I HAVE noted a spring in the step of the Defence-cum-External Affairs Minister, Jaswant Singh. He is also more articulate while putting forth India's case on global terrorism to the West. For this sudden transformation, Singh, I believe, had to thank farmer Balbir Singh of Bhalot village in Rohtak district of Haryana. Balbir is the son of Pratap Singh, an ex-serviceman and an admirer of the Defence Minister. According to a New Delhi daily, when the Minister recently attended an ex-serviceman's rally at Panchkula, Balbir presented him with a handpicked buffalo. In Haryana, the possession of a buffalo meant honour and prestige.

The Minister was a bit embarrassed by the gift but was told he could not auction it and hand over the proceedings to charity. The gift was something special. The Haryana Chief Minister, Om Prakash Chautala, intervened and had the buffalo delivered to Jaswant Singh's ministerial bungalow in New Delhi. We can now presume that ever since that day, Singh had been consuming fresh, highly nutritious buffalo milk that accounts for his increased dynamism.

Yes, the theme of this column is milk that has a special role in our lives. It was considered healthy to wind up the day with a glass of milk, which my mother offered me every night. A cup of milk was all right at night, but not in the morning or during the day. During my long stay in Gujarat, I was a bit nonplussed when tall, well-built, grown-up men steadfastly refused offers of tea and coffee on the pretext that they drank only milk. I was then new to the State having come from the South, where it was believed that milk was only for children. At home, we were introduced to morning coffee from a young age and the addiction continued.
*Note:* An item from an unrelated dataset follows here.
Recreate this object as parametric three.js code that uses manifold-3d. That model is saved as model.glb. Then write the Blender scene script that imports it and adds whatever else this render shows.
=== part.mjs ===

We are familiar with packaged milk, bottled milk, milk from the tap and so on. My earliest memories, however, are the daily rounds of the palkaran (milk man) out with his cow and calf, trying his best to evade detection from adding water to milk. This was an act of which the great magician Houdini could be proud. The eagle-eyed housewives or other members of the family could not detect the sleight of hand that resulted in their quota of milk becoming half water and half milk, with the milkman doing nothing that could be seen. Anandavikatan, the popular Tamil magazine, was full of jokes about milkmen trying to turn water into milk and sometimes getting caught in the act. Occasionally, the calf (mostly a buffalo calf) was a stuffed one, but the poor cow or buffalo was not aware of it. I had always wondered at the affinity between water and milk in Tamil Nadu. Why did vendors mix milk with water? During my subsequent days in Delhi, Gujarat and Mumbai, I never came across a similar problem. Milk was always pure and available in plenty. But I do hope the situation had changed since then in Tamil Nadu.
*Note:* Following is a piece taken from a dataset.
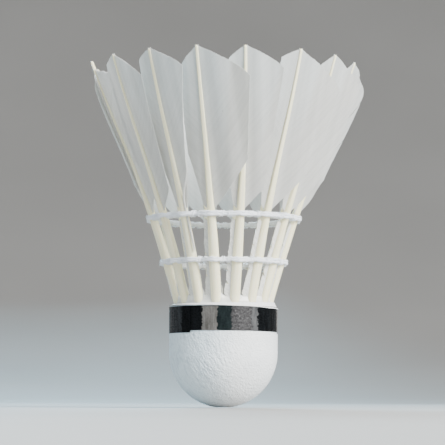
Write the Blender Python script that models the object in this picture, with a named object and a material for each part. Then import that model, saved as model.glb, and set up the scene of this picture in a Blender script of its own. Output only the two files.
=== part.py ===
"""Feather shuttlecock for badminton, nose down.

A three-layer cork base in a leather cover carries sixteen cut feathers. Their quills stand in slanting
sockets in the top layer, two stitched threads tie them into a cone, and a lapped tape closes the top of the
leather. The origin is the middle of the nose's small flat, and +Z runs up the axis. Feather 01 is the first
one counterclockwise of -Y, seen from above.
"""

import math

import bmesh
import bpy
from mathutils import Vector

MM = 0.001

# Base
BASE_RADIUS = 13.0 * MM
NOSE_FLAT_RADIUS = 2.0 * MM
NOSE_ANGLE = math.asin(NOSE_FLAT_RADIUS / BASE_RADIUS)
BASE_TOP = 24.0 * MM
LEATHER = 0.5 * MM
TAPE_RECESS = 0.25 * MM
TAPE_FOOT = 17.45 * MM
TAPE_HEIGHT = 6.3 * MM
TAPE_THICKNESS = 0.10 * MM
TAPE_GAP = 0.05 * MM
TAPE_LAP_DEGREES = 26.0
TAPE_START_AZIMUTH = -63.0
TAPE_SKEW = 0.55 * MM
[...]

In our science classes in school, we learnt how nutritious milk was. This was before the days of Maneka Gandhi who does not think much of milk. English lessons at school carried frequent references to cheese that were a major part of the British diet. Our teachers, unfamiliar with this delicacy, tried in vain to explain what Palkatti (cheese) tasted like. This was of course, before the days of Amul and the Operation Flood!

Pal (milk) and Pazham (fruit) always went together. They were offered as prasadam to gods and brides and bridegrooms had to eat it as part of the wedding ritual. Impoverished heroes and heroines in Tamil films sang sad songs that they and their children did not want palum-pazhamum but would be content with oru pidi saadam (a handful of rice). For the heroine, separated from her lover, even milk tasted bitter and she complained about the taste to her thozhi (friend). Well-known singers like D. K. Pattamal sang songs that reflected this sentiment, palum kashandadi padukkai nondadhadi (the milk tasted bitter, even the soft bed was painful).
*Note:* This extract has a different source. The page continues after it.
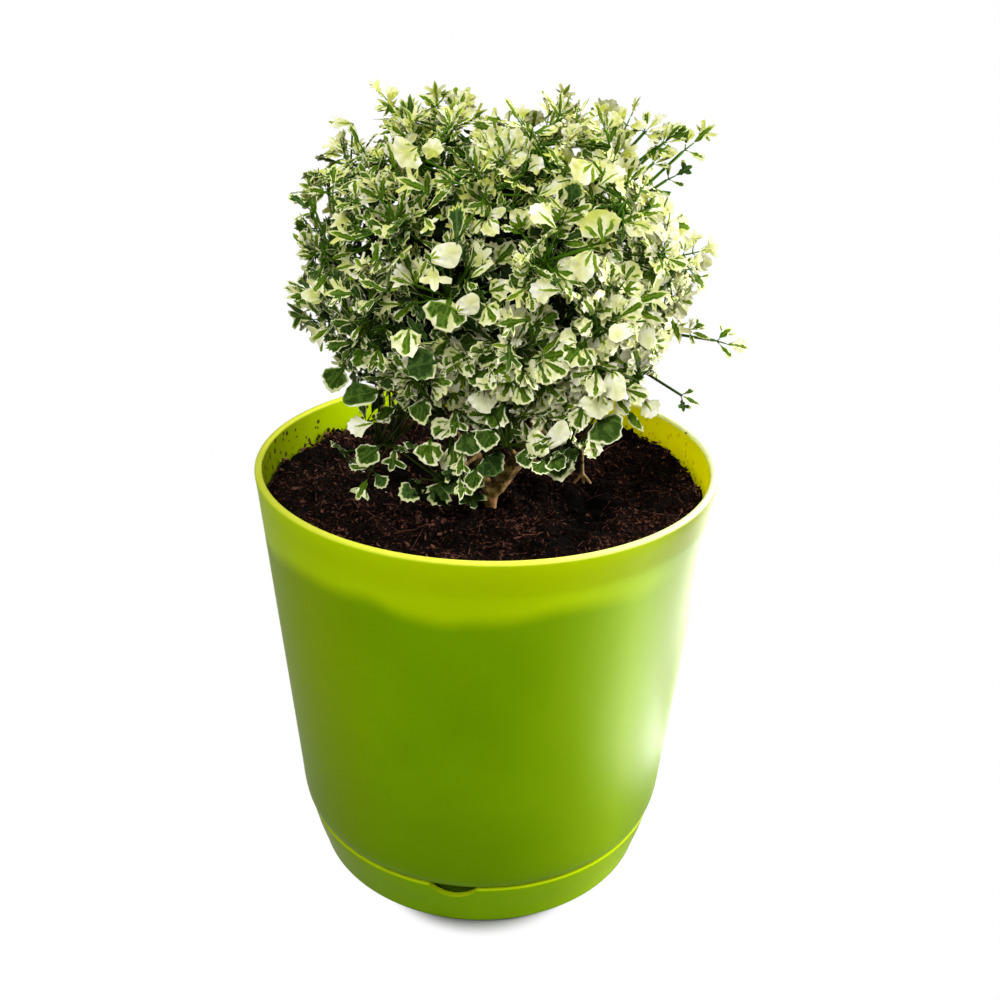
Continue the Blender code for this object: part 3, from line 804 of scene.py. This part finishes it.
# Leaflets that stand out at the front: place, heading in degrees clockwise from straight up,
# length, shape, kind.
standOuts = [
    ((-9, -60, 251), 0, 13, "wedge", 0), ((-11, -63, 242), 70, 11, "oval", 6),
    ((-15, -64, 235), 180, 10, "threeLobed", 5), ((-23, -52, 259), 285, 12, "fingered", 3),
    ((-43, -47, 243), 290, 11, "fingered", 3), ((-33, -59, 232), 300, 10, "wedge", 2),
    ((-44, -51, 227), 270, 11, "fingered", 2), ((-24, -45, 265), 250, 9.5, "kidney", 5),
    ((-16, -45, 267), 40, 8, "round", 6), ((-3, -37, 272), 290, 9, "wedge", 2),
    ((25, -49, 262), 235, 10, "round", 5), ((34, -46, 261), 60, 10, "fan", 5),
    ((30, -56, 250), 0, 12, "kidney", 4), ((14, -58, 252), 300, 11, "fan", 5),
    ((26, -62, 239), 200, 11.5, "round", 5), ((15, -65, 233), 250, 11, "fan", 5),
    ((48, -53, 229), 60, 12.5, "fingered", 3), ((-12, -65, 225), 205, 12.5, "kidney", 2),
    ((-5, -66, 229), 60, 9, "oval", 6), ((-23, -62, 216), 200, 11, "round", 3),
    ((-19, -62, 210), 250, 12, "round", 0), ((-34, -59, 226), 240, 11, "threeLobed", 2),
    ((-54, -32, 221), 290, 9, "oval", 5), ((-40, -40, 192), 255, 14, "oval", 1),
    ((-48, -32, 194), 215, 11, "round", 1), ((-40, -38, 181), 250, 10, "fan", 5),
    ((-38, -38, 171), 240, 11, "round", 1), ((-29, -45, 172), 190, 9.5, "threeLobed", 1),
    ((-20, -46, 189), 200, 10, "round", 1), ((-17, -50, 177), 180, 11, "kidney", 2),
    ((0, -52, 183), 200, 9.5, "round", 1), ((-8, -50, 173), 190, 9, "threeLobed", 2),
    ((-4, -49, 168), 200, 8.5, "round", 1), ((-1, -52, 195), 190, 10, "kidney", 5),
    ((5, -66, 224), 250, 12, "fingered", 2), ((6, -63, 212), 180, 13, "fingered", 1),
    ((37, -59, 220), 250, 10.5, "oval", 6), ((46, -52, 216), 180, 10, "oval", 6),
    ((32, -51, 201), 190, 10.5, "fan", 4), ((38, -48, 199), 170, 12, "oval", 6),
    ((22, -50, 185), 40, 12, "oval", 6), ((15, -52, 182), 240, 10, "kidney", 4),
    ((22, -50, 174), 200, 13, "round", 1), ((12, -52, 177), 200, 8, "round", 1),
    ((33, -44, 178), 160, 9.5, "fan", 3), ((37, -45, 184), 150, 13, "kidney", 1),
    ((46, -40, 185), 135, 11, "lance", 3), ((50, -40, 190), 150, 9, "fan", 5),
    ((-10, -46, 173), 165, 12, "round", 2), ((-3, -43, 166), 150, 11, "threeLobed", 1),
    ((-4, -38, 157), 160, 11, "threeLobed", 0), ((-15, -37, 158), 200, 12, "fan", 0),
    ((-10, -42, 164), 190, 12, "kidney", 0), ((2, -44, 171), 150, 10, "kidney", 0),
    ((-24, -40, 160), 210, 11, "fan", 0), ((-10, -46, 185), 190, 11, "threeLobed", 2),
    ((-5, -46, 179), 160, 11, "kidney", 1), ((3, -50, 190), 200, 11, "fan", 2),
    ((-14, -46, 184), 230, 10, "round", 2), ((-3, -48, 194), 180, 11, "fingered", 1),
    ((7, -48, 184), 170, 10, "threeLobed", 1), ((-31, -42, 187), 230, 11, "fan", 2),
    ((-47, -8, 268), 262, 9.5, "wedge", 5), ((33, -46, 192), 185, 10.5, "kidney", 5),
    ((41, -44, 192), 150, 9, "fan", 3), ((46, -42, 195), 120, 9, "round", 3),
    ((28, -46, 188), 200, 9, "round", 2),
]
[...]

In my boyhood, I could not escape references to Pal. Grandfather told us tales where devas and asuras churned the milk ocean and received several goodies, which the former snatched away through tricks. I always had a sneaking sympathy for the asuras who were the underdogs. In the "Mahabharata", archery wizard Dronacharya was so poor that his son Aswattama did not know what milk was and how it tasted. The poor boy was fed with a mixture of flour and water and told it was milk. But he saw through the trick and demanded the genuine thing that he could receive only after his father became the official archery coach to the Pandava and Kaurava princes. After that, I presume, the milk flowed at Drona's home.

Growing up in South India, we became accustomed to the proliferation of milk-based delicacies. Pal payasam was a popular sweet, but became too common to retain its special status. One leaned more towards a different version of the same popular in Kerala, the delicious, Paladai pradhaman served mostly at weddings. Years later, in Gujarat, it made an appearance as dudhpak. I was more partial to items like thirattupal and the Palgova that was seldom made at home. Yes, there was something special about this sweet. My favourite actor of these days, T.R.Mahalingam sang a popular number in the film, "Adityan Kanavu" which lavished praise on Palgova. Being a classical singer, he did a lot of niraval on the word Palgova and to this day, I can remember and sing this song. That is minor consolation, being a diabetic; I have to keep away from palgova.

I am sure our Defence Minister will benefit with helpings of palgova and stand up to men like his Pak counterpart, Abdul Sattar.

I am sure of this because no Pakistani farmer had ever thought of presenting his foreign minister with a buffalo. We have won the race on this issue and should derive the maximum advantage from it.